After the meal we all go out to meet by the roundabout. I get in the back of the van with the other lay guests and we’re joined by some guys with white robes and the orange/brown robed monks. I’ve seen these cars filled with monks driving around and now it feels strange to actually be in the car apart of their “group”.
We go in the big meditation hall of the other monastery and there must be 200 monks here. All kinds of people are entering and sitting at different levels from each other. When a new high ranked monk comes in big groups of people get up on their knees and bow three times. This keeps happening, until some one grabs the microphone and says a lot of things in Thai I don’t understand. Then everyone is chanting for quite a long time, so I just close my eyes and listen to the melodic rhythm. Then, everyone gets up and goes to these large wooden dragons to pour water down one end, which pours it over big stone hands on the other end. Apparently this is done every New Year, in order to celebrate washing away the old and starting with the new. I go to pour mine in, but see an ant drowning in the water of the cup. One of the precepts is to not kill anything, so I franticly try and get it out of the water. The line is moving anyway and there’s all kinds of commotion. I’m totally panicked now, ready kill the ant and move on. Finally, I get it out and get the water poured into the damn dragon. Now, my people are gone and I’m trying to fight back up the stream of people to put the cup back where I guess it should go. I make it back out of the temple and take deep breath. I’m over the throwing up, now just trying not to have a nervous break down on my first day. This is certainly more hectic than I expected with a stay at a Buddhist monastery. We all drive back to the temple.
I meet with the Guest Monk again for a longer meeting about all the rules and what to expect for my stay. We sit down on a nice wooden deck off closer to the forest area and some guy brings up apple juice. I’m really not getting what’s so hard about this whole thing. I feel very pampered so far, to say the least. We have a long discussion about what to do, expect, cultural things to watch out for, and some other basic logistics. Apparently I’m initially accepted for 3 days here and then I will meet with him again for a check in to see the interest for my extension is mutual. Then, after 7 days they ask the lay guests to shave their heads and eyebrows. He takes my information in my passport and I fill out some forms. I’m pretty sure this is the only monastery in Thailand that had you fill out a form. I guess that’s what I get coming to an international community. We also notice that on the visa, the guy gave me 30 days, instead of the standard 15, when crossing by land. That means that I get to stay a few extra days. The Guest Monk says that’s fine and a few extra day extension is completely up to me. I ask him some questions about how to bow and when to sit in certain positions at certain times. I walk around the 150 acre property and decide to leave my shoes behind. There are sections with palm sized rounded rocks that press into every part of my foot. Then there are paths where the rocks are much smaller and sharper.

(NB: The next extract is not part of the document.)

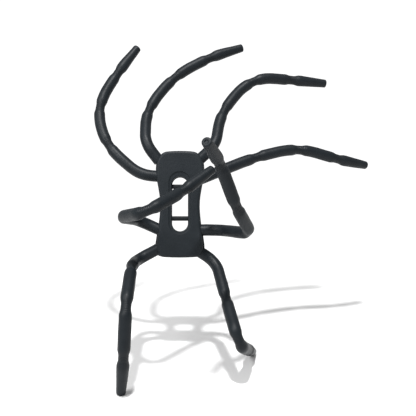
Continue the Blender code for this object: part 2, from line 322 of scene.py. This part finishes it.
class CentreLine:
    """A leg's centre line from inside the plate to its tip, turning evenly through each bend."""

    STEP = 0.5
    START = -14.0

    def __init__(self, root, heading, bend, directions):
        angle = math.radians(heading)
        out = on_plate(math.cos(angle), 0, math.sin(angle))
        self.marks, self.end = MARKS, MARKS[-1]
        lobe_ways = [direction(*d) for d in directions]
        # each turn as (where it starts, where it ends, direction before, direction after)
        self.turns = [(0, ROOT_TURN, out, lobe_ways[0])]
        for mark, before, after in zip(MARKS[1:], lobe_ways, lobe_ways[1:]):
            self.turns.append((mark - bend, mark + bend, before, after))
        count = round((self.end - self.START) / self.STEP)
        stations = [self.START + k * self.STEP for k in range(count + 1)]
        self.points = [on_plate(root[0], 0, root[1]) + out * self.START]
        for s in stations[1:]:
            self.points.append(self.points[-1] + self.heading_at(s - self.STEP / 2) * self.STEP)
        self.tangents = [self.heading_at(s) for s in stations]
        self.normals = []
        normal = on_plate(0, -1, 0)
        for t in self.tangents:
            normal = (normal - t * normal.dot(t)).normalized()
            self.normals.append(normal.copy())

    def heading_at(self, s):
        """The line's direction at a distance from the root joint."""
        for start, end, before, after in self.turns:
            if s < end:
                return before.slerp(after, max(s - start, 0) / (end - start))
        return after

    def frame(self, s):
        f = (min(max(s, self.START), self.end) - self.START) / self.STEP
        i = min(int(f), len(self.points) - 2)
        f -= i
        t = self.tangents[i].lerp(self.tangents[i + 1], f).normalized()
        n = self.normals[i].lerp(self.normals[i + 1], f)
        return self.points[i].lerp(self.points[i + 1], f), t, (n - t * n.dot(t)).normalized()

    def ring(self, s, radius, sides=SIDES, shape=None):
        """Points around the line; shape, if given, adds to the radius at each point."""
        p, t, n = self.frame(s)
        b = t.cross(n)
        out = []
        for k in range(sides):
            a = 2 * math.pi * k / sides
            outwards = n * math.cos(a) + b * math.sin(a)
            q = p + outwards * radius
            out.append(q + outwards * shape(q, k) if shape else q)
        return out


def lobes(line):
    """The skin's radius along a leg, as (distance, radius) stops joined by smooth steps."""
    stops = [(line.START, BASE_RADIUS), (BASE_END, BASE_RADIUS)]
    for neck in line.marks[1:4]:
        stops += [(neck - NECK_REACH, LOBE_RADIUS), (neck - NECK_FLAT, NECK_RADIUS),
                  (neck + NECK_FLAT, NECK_RADIUS), (neck + NECK_REACH, LOBE_RADIUS)]
    stops.append((line.marks[3] + TAPER_START, LOBE_RADIUS))
    return stops


def skin_radius(line, stops, s):
    tip_from, full = stops[-1]
    if s >= tip_from:
        return full + (TIP_RADIUS - full) * (s - tip_from) / (line.end - tip_from)
    (a, ra), (b, rb) = next(pair for pair in zip(stops, stops[1:]) if s <= pair[1][0])
    return ra + (rb - ra) * smoothstep((s - a) / (b - a))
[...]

I head back to the dormitory and try to do some sitting meditation, but quickly get discouraged. At 4:30 everyday there’s an evening tea time. We’re only allowed to eat once a day, but I suppose there are some small heal food snacks, like ginger or dark chocolate, that are alright to serve at tea time.
I haven’t accomplished anything yet with my spiritual practice, but I feel a bit lighter already. I’m not sure if it was my mediation attempt, the peaceful atmosphere in the forest, or that I’m finally in the midst of something I’ve wanted to do for about a year and a half. Probably a combination of all three. Then, we have a group meditation for an hour and chanting for an hour. Because of the holiday there are a lot of lay guests from outside the monastery here with us. After about 30 minutes, my right leg starts to bark at me, but nothing too bad. I think what would be the 45 minute mark my leg pain gets much worse. From all my studying of Buddhism, I’ve heard this can be a good thing if tested with the wisdom that the pain is just superficial and not something preventing me from injury. I don’t have a watch, so I’d guess at about 50-55 minutes, my body starts to shake like how it does when I get cold and shiver from the core of my body. I’m trying to make the pain the core of my focus, but it’s really difficult. I start flashing to my motivation and pump up songs to keep me going with only a few minutes left. I can tell that I’m breaking through some kind of mental wall because the pain is the same or maybe even a little less, but the shakes are getting worse. I fight all the way through the meditation until I hear a bell. No breakthrough the mental wall, but I felt like I got really close to hitting a big breakthrough. From there, we go into an hour of chanting. The chanting is done in a whole different posture, so now it’s starting to hurt a whole different part. This is much easier though because I’m able to switch between my legs on the right and left side.
Next, we go to a darma talk given by one of the senior monks. He starts the talk with a guided meditation about scanning the body. Then he goes on and talks a bit about something that I couldn’t pay much attention to. The tone of his voice sounds like he’s talking about his taxes and not about spiritual awakening. He opens up for questions, but everyone is in a stupor, so there aren’t any. We finish the darma talk around 10:30 and now there’s evening open time (sleep for most) until a midnight tea session and then the morning chanting and mediation at 4:00. Only some of the lay guests and monastics will actually stay up all night.
Feeling inspired still to be here, I go to the main sala to continue to practice. I want to at least make it until midnight and see how I feel then. I get to the point where I think I might be near wearing out my body too much. It is the first day after all. I acknowledge starting off on a good foot the first day and then head back to the dormitory to go to sleep. I’m in a screened in area, so I didn’t worry about setting up a mosquito net before. That was the wrong thing to do because I can head the mosquitos flying close to my head. I try to swat at them, but they’re aggressive like hungry flies and almost are back at my head before I’m all the way through the swat. I go over to look for a mosquito net, but they’re all taken. I think the lay guests staying downstairs by the kitchen took them all. There is one there that is kind of broken, so I take that. It doesn’t open up to cover my whole body, so I have to curl my body up to fit and then with no more mosquitos feeding on my head, I quickly pass out.